Monday, September 14, 2009

Bought Me Some Soap

Yesterday most of us new PCVs (Peace Corps Volunteers) went to the nearest town to buy some supplies.

I bought soap. All by my lonesome. Speaking only broken Arabic.

I also bought some candies for my host family (I meet them tomorrow), a towel, and some shampoo. I bought each item in a different store. The storefronts all had different things for sale, and apparently the soap guy didn’t have much soap in stock. After selling some to another PCV, he literally left his store (there was another guy working there, too) and walked me around all the other storefronts, trying to find me someone who sells soap. We eventually found some, and I bought it. I found the Shampoo guy myself. When I went to buy it, he asked me “Inta Muslami?” (are you Muslim?). I told him “La” (no), but it was weird being asked, and being asked if I’m Muslim as opposed to Christian or something (do I look Middle Eastern/Muslim?). I thought he gave me the wrong change after I told him I’m not, but another PCV explained that they make 10 Dirham coins (not bills), and that I definitely had it. When I bought a towel, I tried to do it in Darija (Moroccan Arabic), but the merchant switched to FusHa (standard Arabic), and then to English (didn’t know he spoke that). We had a good laugh about what actual language we were speaking.

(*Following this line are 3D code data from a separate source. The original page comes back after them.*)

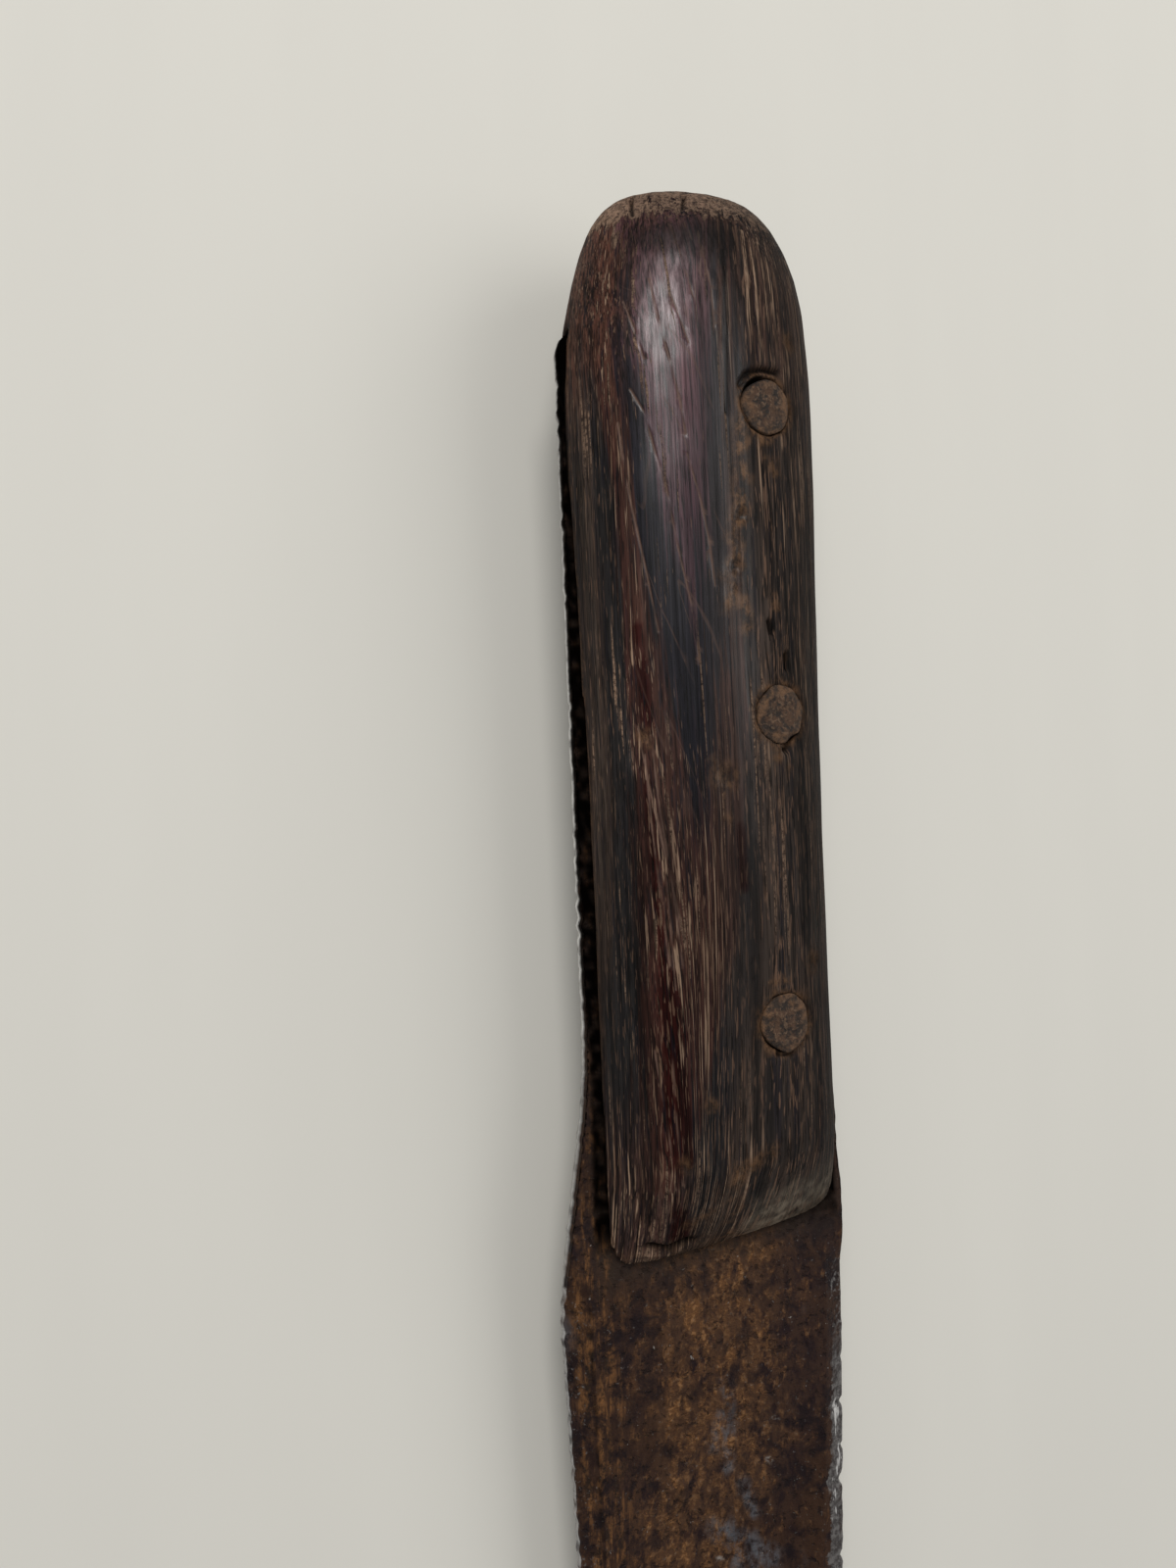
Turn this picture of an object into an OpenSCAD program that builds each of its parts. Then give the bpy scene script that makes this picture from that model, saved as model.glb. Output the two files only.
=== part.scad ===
// Fern trowel: a narrow dished blade whose flat tang is pinned into a slotted hardwood handle.
// Lengths run from the butt of the handle towards the tip of the blade, and sides are named
// as seen from above with the tip towards the viewer: left is -X and right is +X.

/* [Handle] */
// Length of the wood on its centre line
handle_length = 126.5; // [115:0.5:140]
// Width of the wood at the palm swell
handle_width = 32; // [29:0.5:34]
// Thickness of the wood at the palm swell
handle_thickness = 23.5; // [21:0.5:30]
// Width of the wood towards its front end
handle_front_width = 31.4; // [27:0.2:33]
// Thickness of the wood towards its front end
handle_front_thickness = 22; // [18:0.2:28]
// How far each side draws in halfway along, beside the palm swell
waist = 0.7; // [0:0.1:1.5]
// How square the oval section is, where 2 is an ellipse
section_power = 2.05; // [1.9:0.05:3]
// Length of the dome at the butt
butt_dome_length = 27; // [20:0.5:34]
// How full the dome is, where 2 is an ellipse
butt_dome_power = 2.2; // [1.6:0.05:3]
// Width of the worn flat on the butt end
butt_flat_width = 13.5; // [8:0.5:20]
// Thickness of the worn flat on the butt end
butt_flat_thickness = 8; // [6:0.5:16]
// How far the dome is worn down on its left side
butt_wear = 0.5; // [0:0.1:2]
// Angle at which the front end is cut, seen from above
front_slant = 8.5; // [0:0.5:15]
// Length over which each cheek is rounded down at the front end
front_round = 12; // [4:0.5:16]
// How full that rounding is, where 1 is a flat chamfer and 2 an ellipse
front_round_power = 1.35; // [1.2:0.05:2.4]
// How far the sides are rounded in at the front end
front_corner = 0.3; // [0.2:0.1:3]
// Thickness of the lip of wood left over the slot at the front end
front_lip = 1; // [0.8:0.1:4]

/* [Slot] */
// Clearance between the tang and each face of the slot
slot_fit = 0.15; // [0.1:0.05:0.4]
// Clearance past the end of the tang
slot_end_gap = 0.4; // [0.2:0.1:2]
// How far the upper cheek has lifted off the tang at the front end
cheek_lift = 0.6; // [0:0.1:1.5]

/* [Tang] */
// Distance from the butt to the end of the tang
tang_setback = 16; // [12:0.5:22]
// Distance from the centre line to the left edge of the tang
tang_left = 16.5; // [15.6:0.1:19]
// Distance from the centre line to the right edge of the tang
tang_right = 15.8; // [15:0.1:16.4]
// Radius of the corners at the end of the tang
tang_corner = 3; // [1:0.5:8]
// Thickness of the tang at its end
tang_end_thickness = 1.4; // [1.2:0.1:2.6]

/* [Blade] */
// Length of the blade from the wood to the tip
blade_length = 165; // [130:1:190]
// Distance from the centre line to the left edge of the blade at its widest
blade_left = 20.4; // [19:0.1:26]
// Distance from the centre line to the right edge of the blade at its widest
blade_right = 16.6; // [16.4:0.1:24]
// Length over which the left shoulder flares, behind the wood's front end
shoulder_behind = 26; // [18:1:34]
// Length over which the shoulder flares, ahead of the wood's front end
shoulder_ahead = 10; // [5:1:20]
// Thickness of the steel where it leaves the wood
blade_thickness = 2.6; // [2:0.1:4]
// Thickness of the steel towards the tip
tip_thickness = 1.7; // [1.2:0.1:3]
// How far each edge draws in between the shoulder and the tip
edge_taper = 3.2; // [0:0.1:6]
// Length of the rounded point
tip_length = 55; // [35:1:70]
// How pointed the tip is, where 0.5 is a plain ellipse
tip_power = 0.7; // [0.5:0.05:1]
// Width of the blunt end of the tip
tip_blunt = 2.4; // [1:0.1:5]
// Depth of the dish below the plane of the edges
dish_depth = 5; // [0:0.25:8]
// Distance from the wood to where the dish begins
dish_ahead = 3; // [2.5:0.5:20]
// Length over which the dish deepens
dish_run = 60; // [30:1:90]
// Width of the bevel ground along each upper edge
bevel_width = 3; // [1:0.1:5]
// Thickness left at the edges
edge_thickness = 0.9; // [0.5:0.1:1.5]

/* [Pins] */
// Diameter of the iron pins
pin_d = 6.35; // [4:0.05:8]
// Distance between the pins along the handle
pin_spacing = 36; // [28:0.5:40]
// Distance from the centre line to the pins, towards the right
pin_offset = 5.9; // [-6:0.1:7]
// How far the middle pin strays further right, and the front pin back again
pin_stray = 0.5; // [0:0.1:1]
// Clearance all round a pin in its holes
pin_fit = 0.1; // [0.05:0.05:0.3]
// How far the pin ends are filed below the wood
pin_sunk = 0.1; // [0:0.05:0.5]

/* [Hidden] */

// Facets: points round the wood, rings along each stretch, and points across the steel
wood_sides = 40;
dome_rings = 9;
body_rings = 10;
front_rings = 6;
steel_across = 12;
corner_rings = 4;
flare_rings = 10;
blade_rings = 12;
tip_rings = 11;
round_fn = 64;

// Places along the tool, measured from the butt
palm_at = butt_dome_length + 5;
front_round_at = handle_length - front_round;
flare_at = handle_length - shoulder_behind;
shoulder_at = handle_length + shoulder_ahead;
dish_at = handle_length + dish_ahead;
total_length = handle_length + blade_length;
tip_at = total_length - tip_length;
butt_pin = [pin_offset, handle_length / 2 - pin_spacing];
middle_pin = [pin_offset + pin_stray, handle_length / 2];
front_pin = [pin_offset - pin_stray, handle_length / 2 + pin_spacing];
slot_end_at = tang_setback - slot_end_gap;

// The origin is under the middle of the whole tool, on the surface that the handle lies on
blade_middle = (blade_right - blade_left) / 2;
blade_half = (blade_right + blade_left) / 2;
lift = handle_thickness / 2;
front_end_half = blade_thickness / 2 + slot_fit + cheek_lift + front_lip;
overshoot = 10;

function place(x, along, z) = [x - blade_middle, total_length / 2 - along, z + lift];
function mix(a, b, u) = a + (b - a) * u;
function clamp01(u) = min(max(u, 0), 1);
function smooth(u) = let (c = clamp01(u)) c * c * (3 - 2 * c);
function fullness(u, power) = pow(1 - pow(u, power), 1 / power);
function steps(from, to, count) = [for (i = [1:count]) mix(from, to, i / count)];

// Skin over a run of rings with the same even number of points, its two ends closed by strips
module loft(rings) {
    count = len(rings[0]);
    last = len(rings) - 1;
    sides = [
        for (r = [0:last - 1], i = [0:count - 1])
            let (a = r * count + i, b = r * count + (i + 1) % count)
                each [[a, b, b + count], [a, b + count, a + count]]
    ];
    far = last * count;
    ends = [
        for (i = [0:count / 2 - 2])
            let (j = count - 1 - i)
                each [
                    [i + 1, i, j],
                    [i + 1, j, j - 1],
                    [far + i, far + i + 1, far + j],
                    [far + i + 1, far + j - 1, far + j]
                ]
    ];
    polyhedron(points = [for (ring = rings) each ring], faces = concat(ends, sides), convexity = 6);
}

// Half sizes of the wood, from the worn flat over the dome, palm swell and waist to the front lip
function swell(palm, front, along) =
    mix(palm, front, smooth((along - palm_at) / (handle_length - palm_at))) / 2;
function drawn_in(along) =
    waist * sin(180 * clamp01((along - palm_at) / (handle_length - palm_at)));
function dome(flat, full, along) =
    mix(flat / 2, full, fullness(1 - min(along / butt_dome_length, 1), butt_dome_power));
function front_fade(along) =
    fullness(clamp01((along - front_round_at) / front_round), front_round_power);
function wood_half_width(along) =
    dome(butt_flat_width, swell(handle_width, handle_front_width, along), along)
    - drawn_in(along) - front_corner * (1 - front_fade(along));
function wood_half_height(along) =
    mix(
        front_end_half,
        dome(butt_flat_thickness, swell(handle_thickness, handle_front_thickness, along), along),
        front_fade(along)
    );
function lean(along) = butt_wear * sin(180 * min(along / (0.7 * butt_dome_length), 1));
function slant(x, along) = -x * tan(front_slant) * smooth(along / handle_length);
function bulge(c) = sign(c) * pow(abs(c), 2 / section_power);

function wood_ring(along, inset) = [
    for (i = [0:wood_sides - 1])
        let (
            a = 360 * i / wood_sides,
            x = (wood_half_width(along) - inset) * bulge(cos(a)),
            z = (wood_half_height(along) - inset) * bulge(sin(a))
        )
            place(x + lean(along), along + slant(x, along), z)
];

wood_stations = concat(
    [for (i = [0:dome_rings]) butt_dome_length * (1 - cos(90 * i / dome_rings))],
    steps(butt_dome_length, front_round_at, body_rings),
    [for (i = [1:front_rings]) front_round_at + front_round * sin(90 * i / front_rings)]
);

// The wood before the slot is sawn, drawn in by an inset all round
module wood_blank(inset = 0) {
    loft([for (along = wood_stations) wood_ring(along, inset)]);
}

// Thickness of the steel: it swells from the tang's end to the wood's front, then thins again
function tang_thickness(along) =
    mix(tang_end_thickness, blade_thickness, (along - tang_setback) / (dish_at - tang_setback));
function steel_thickness(along) =
    along < dish_at
        ? tang_thickness(along)
        : mix(blade_thickness, tip_thickness, (along - dish_at) / (total_length - dish_at));

// Outline of the steel: rounded tang end, flared shoulder, slow taper, rounded point
function corner_cut(along) =
    let (u = clamp01((along - tang_setback) / tang_corner))
        tang_corner * (1 - sqrt(1 - pow(1 - u, 2)));
function draw_in(along) = edge_taper * clamp01((along - shoulder_at) / (tip_at - shoulder_at));
function flare(tang, full, along) =
    mix(tang, full, smooth((along - flare_at) / (shoulder_at - flare_at)))
    - corner_cut(along) - draw_in(along);
function tip_fade(along) =
    pow(1 - pow(clamp01((along - tip_at) / tip_length), 2), tip_power);
function to_middle(x, along) =
    along > tip_at
        ? blade_middle + sign(x - blade_middle)
            * mix(tip_blunt / 2, abs(x - blade_middle), tip_fade(along))
        : x;
function left_edge(along) = to_middle(-flare(tang_left, blade_left, along), along);
function right_edge(along) = to_middle(flare(tang_right, blade_right, along), along);

// Points across the steel: an edge, the foot of its bevel, and even steps between the bevels
function bevel_at(along) =
    min(bevel_width, (right_edge(along) - left_edge(along)) / 4);
function across(along) = concat(
    [left_edge(along)],
    [
        for (i = [0:steel_across])
            mix(
                left_edge(along) + bevel_at(along),
                right_edge(along) - bevel_at(along),
                i / steel_across
            )
    ],
    [right_edge(along)]
);

// Underside and upper face of the steel at a point
function dish(x, along) =
    dish_depth * smooth((along - dish_at) / dish_run)
    * (pow((x - blade_middle) / blade_half, 2) - 1);
function under(x, along) = dish(x, along) - steel_thickness(along) / 2;
function bevel_drop(along) =
    (steel_thickness(along) - edge_thickness) * smooth((along - handle_length) / shoulder_ahead);
function tip_drop(along) =
    (steel_thickness(along) - edge_thickness)
    * (1 - clamp01((total_length - along) / bevel_width));
function upper(x, along, on_edge) =
    under(x, along) + steel_thickness(along)
    - (on_edge ? bevel_drop(along) : tip_drop(along));

function steel_ring(along) =
    let (xs = across(along), last = len(xs) - 1) concat(
        [for (i = [last:-1:0]) place(xs[i], along, upper(xs[i], along, i == 0 || i == last))],
        [for (i = [0:last]) place(xs[i], along, under(xs[i], along))]
    );

steel_stations = concat(
    [for (i = [0:corner_rings]) tang_setback + tang_corner * (1 - cos(90 * i / corner_rings))],
    [flare_at],
    steps(flare_at, handle_length, flare_rings / 2),
    steps(handle_length, shoulder_at, flare_rings / 2),
    steps(shoulder_at, tip_at, blade_rings),
    [for (i = [1:tip_rings]) tip_at + tip_length * sin(90 * i / tip_rings)]
);

// Round bars or holes along the pins' axes
module pin_bar(at, r) {
    translate(place(at[0], at[1], -handle_thickness))
        cylinder(h = 2 * handle_thickness, r = r, $fn = round_fn);
}

module pin_holes() {
    for (at = [butt_pin, middle_pin, front_pin]) pin_bar(at, pin_d / 2 + pin_fit);
}

// Saw slot in side view: parallel to the tang, opening upwards ahead of the last pin
module tang_slot() {
    far = handle_length + overshoot;
    far_lift = cheek_lift * (far - front_pin[1]) / (handle_length - front_pin[1]);
    function face(along, side, extra) =
        [place(0, along, 0)[1], lift + side * (tang_thickness(along) / 2 + slot_fit) + extra];
    translate([-handle_width, 0, 0])
        rotate([90, 0, 90])
            linear_extrude(height = 2 * handle_width)
                polygon([
                    face(slot_end_at, -1, 0),
                    face(slot_end_at, 1, 0),
                    face(front_pin[1], 1, 0),
                    face(far, 1, far_lift),
                    face(far, -1, 0)
                ]);
}

// A pin fills its holes less the clearance, and its ends are filed to the shape of the wood
module pin(at) {
    color("#5a4030")
        intersection() {
            pin_bar(at, pin_d / 2);
            wood_blank(pin_sunk);
        }
}

module blade() {
    color("#5c4638")
        difference() {
            loft([for (along = steel_stations) steel_ring(along)]);
            pin_holes();
        }
}

module handle() {
    color("#4b2a24")
        difference() {
            wood_blank();
            tang_slot();
            pin_holes();
        }
}

module pin_butt() {
    pin(butt_pin);
}

module pin_middle() {
    pin(middle_pin);
}

module pin_front() {
    pin(front_pin);
}

blade();
handle();
pin_butt();
pin_middle();
pin_front();
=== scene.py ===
# A fern trowel: a saw-cut rosewood handle pinned to a long rusted steel blade, in metres in the row's frame

import math

import bmesh
import bpy
from mathutils import Euler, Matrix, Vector, noise
from mathutils.bvhtree import BVHTree

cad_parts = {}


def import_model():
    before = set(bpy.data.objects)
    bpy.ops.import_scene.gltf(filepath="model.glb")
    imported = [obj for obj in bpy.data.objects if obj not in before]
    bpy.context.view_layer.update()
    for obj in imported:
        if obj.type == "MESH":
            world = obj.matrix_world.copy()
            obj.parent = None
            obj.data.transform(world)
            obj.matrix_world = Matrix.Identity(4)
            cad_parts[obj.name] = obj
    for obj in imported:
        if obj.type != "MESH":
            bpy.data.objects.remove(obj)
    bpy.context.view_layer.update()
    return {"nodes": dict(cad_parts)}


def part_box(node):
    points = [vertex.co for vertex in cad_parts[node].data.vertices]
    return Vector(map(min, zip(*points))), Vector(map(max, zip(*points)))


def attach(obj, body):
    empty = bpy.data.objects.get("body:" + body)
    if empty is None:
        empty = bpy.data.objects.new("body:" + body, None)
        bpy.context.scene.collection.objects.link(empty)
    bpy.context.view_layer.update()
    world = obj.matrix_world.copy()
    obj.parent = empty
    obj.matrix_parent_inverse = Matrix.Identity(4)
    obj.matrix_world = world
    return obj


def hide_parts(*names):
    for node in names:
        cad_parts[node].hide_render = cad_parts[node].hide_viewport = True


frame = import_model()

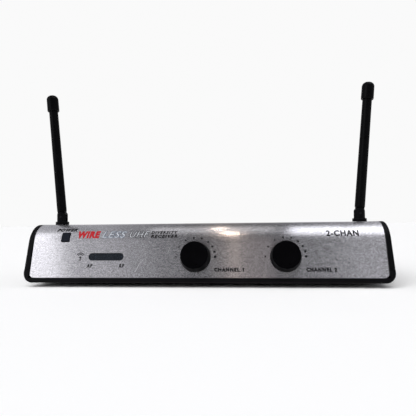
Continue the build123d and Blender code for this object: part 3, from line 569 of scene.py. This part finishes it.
def make_world():
    """White backdrop for the camera; for the object, a room with pale walls at the sides and behind."""
    world = bpy.data.worlds.new("studio")
    bpy.context.scene.world = world
    world.use_nodes = True
    tree = world.node_tree
    tree.nodes.clear()
    output = tree.nodes.new("ShaderNodeOutputWorld")
    shown = tree.nodes.new("ShaderNodeBackground")
    shown.inputs["Color"].default_value = (BACKDROP, BACKDROP, BACKDROP, 1)
    room = tree.nodes.new("ShaderNodeBackground")
    place = tree.nodes.new("ShaderNodeTexCoord")
    split = tree.nodes.new("ShaderNodeSeparateXYZ")
    tree.links.new(place.outputs["Generated"], split.inputs["Vector"])
    across = tree.nodes.new("ShaderNodeMapRange")
    across.inputs["From Min"].default_value = -1.0
    tree.links.new(split.outputs["X"], across.inputs["Value"])
    walls = tree.nodes.new("ShaderNodeValToRGB")
    ramp = walls.color_ramp
    ramp.interpolation = "EASE"
    # how far to the right a wall lies, as the x part of its direction, and its brightness
    shades = [(-1.0, 0.42), (-0.40, 0.41), (-0.34, 0.40), (-0.28, 0.29), (-0.20, 0.15), (-0.13, 0.085),
              (0.05, 0.08), (0.14, 0.08), (0.28, 0.26), (1.0, 0.40)]
    for x, shade in shades:
        inside = -1.0 < x < 1.0
        stop = ramp.elements.new((x + 1) / 2) if inside else ramp.elements[0 if x < 0 else -1]
        stop.color = (shade, shade, shade * 1.04, 1)
    tree.links.new(across.outputs["Result"], walls.inputs["Fac"])
    rear = tree.nodes.new("ShaderNodeMapRange")
    rear.inputs["From Min"].default_value = 0.75
    rear.inputs["From Max"].default_value = 1.0
    rear.inputs["To Max"].default_value = 0.5
    tree.links.new(split.outputs["Y"], rear.inputs["Value"])
    total = tree.nodes.new("ShaderNodeVectorMath")
    total.operation = "ADD"
    tree.links.new(walls.outputs["Color"], total.inputs[0])
    tree.links.new(rear.outputs["Result"], total.inputs[1])
    tree.links.new(total.outputs["Vector"], room.inputs["Color"])
    path = tree.nodes.new("ShaderNodeLightPath")
    mix = tree.nodes.new("ShaderNodeMixShader")
    tree.links.new(path.outputs["Is Camera Ray"], mix.inputs["Fac"])
    tree.links.new(room.outputs["Background"], mix.inputs[1])
    tree.links.new(shown.outputs["Background"], mix.inputs[2])
    tree.links.new(mix.outputs["Shader"], output.inputs["Surface"])


CAMERA_RIGHT, CAMERA_BACK, CAMERA_UP = 31.0 * MM, 265.8 * MM, 34.0 * MM   # from the cover's front bottom edge
CAMERA_TURN, CAMERA_RISE, CAMERA_ROLL = 5.69, 2.2, -0.63                  # degrees
CAMERA_LENS = 36.35


def make_camera():
    """Low and close in front, a little right of the middle, about as high as the case's top."""
    data = bpy.data.cameras.new("camera")
    data.sensor_fit = "HORIZONTAL"
    data.sensor_width = 36.0
    data.lens = CAMERA_LENS
    data.clip_start = 0.01
    camera = bpy.data.objects.new("camera", data)
    bpy.context.scene.collection.objects.link(camera)
    turn = Matrix.Rotation(math.radians(CAMERA_TURN), 4, "Z")
    tilt = Matrix.Rotation(math.radians(90 + CAMERA_RISE), 4, "X")
    roll = Matrix.Rotation(math.radians(CAMERA_ROLL), 4, "Z")
    place = Matrix.Translation((CAMERA_RIGHT, cover_low.y - CAMERA_BACK, cover_low.z + CAMERA_UP))
    camera.matrix_world = place @ turn @ tilt @ roll
    bpy.context.scene.camera = camera


make_floor()
make_world()
make_camera()
floor_light("floor_light", direction=(-0.25, -0.9, 0.9), strength=3.4, angle=70)
SOFTBOXES = (
    # name, azimuth and elevation in degrees, distance, width and height in metres, radiance, colour
    ("left_box", -48.1, 45, 1.68, 1.2, 1.25, 1.1, (0.98, 0.98, 1.0)),
    ("overhead_right", 26, 81, 1.5, 0.95, 1.1, 1.9, (0.95, 0.96, 1.0)),
    ("overhead_middle", -5, 89, 1.7, 0.6, 1.3, 0.5, (1, 1, 1)),
    ("warm_lamp_1", -3.8, 95, 1.6, 0.045, 0.07, 28, (1, 0.8, 0.66)),
    ("warm_lamp_2", -2.0, 66, 1.6, 0.05, 0.07, 46, (1, 0.78, 0.62)),
    ("warm_strip", -1.35, 33, 1.6, 0.02, 1.2, 0.85, (1, 0.8, 0.68)),
    ("pink_wall", 2.5, 25, 1.6, 0.12, 0.8, 0.12, (1, 0.75, 0.7)),
)
for row in SOFTBOXES:
    softbox(*row)
bpy.context.scene.view_settings.view_transform = "Standard"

We got back to our hotel, and I played the Moroccan version of Rummy with some Moroccan staff and some PCVs. You ever talk while playing a card game…but with some people doing it in FusHa, some in Darija, some in French, and some in English? It was a good time (and I won, which may have helped). After dinner, I hung out with some more PCVs `til the early morn.

Today we learned about transportation safety, some survival Arabic, which of us are going to what town for our host family (there are four other PCVs in my town, each of us has a different host family), and the names/members of our host family. My family consists of a widow and her five sons. I get my own room, electricity, running water, and there’s a bathroom (that bathroom part’s important). Not sure if I’ll have internet there, but I’m ready to go.

1 comment:

  1. most of the tourists who visit Morocco, don't speak Arabic, or at least they make no effort, so when you started speaking Arabic to those people they thought you were interested in their religion or something ... nice story anyway =)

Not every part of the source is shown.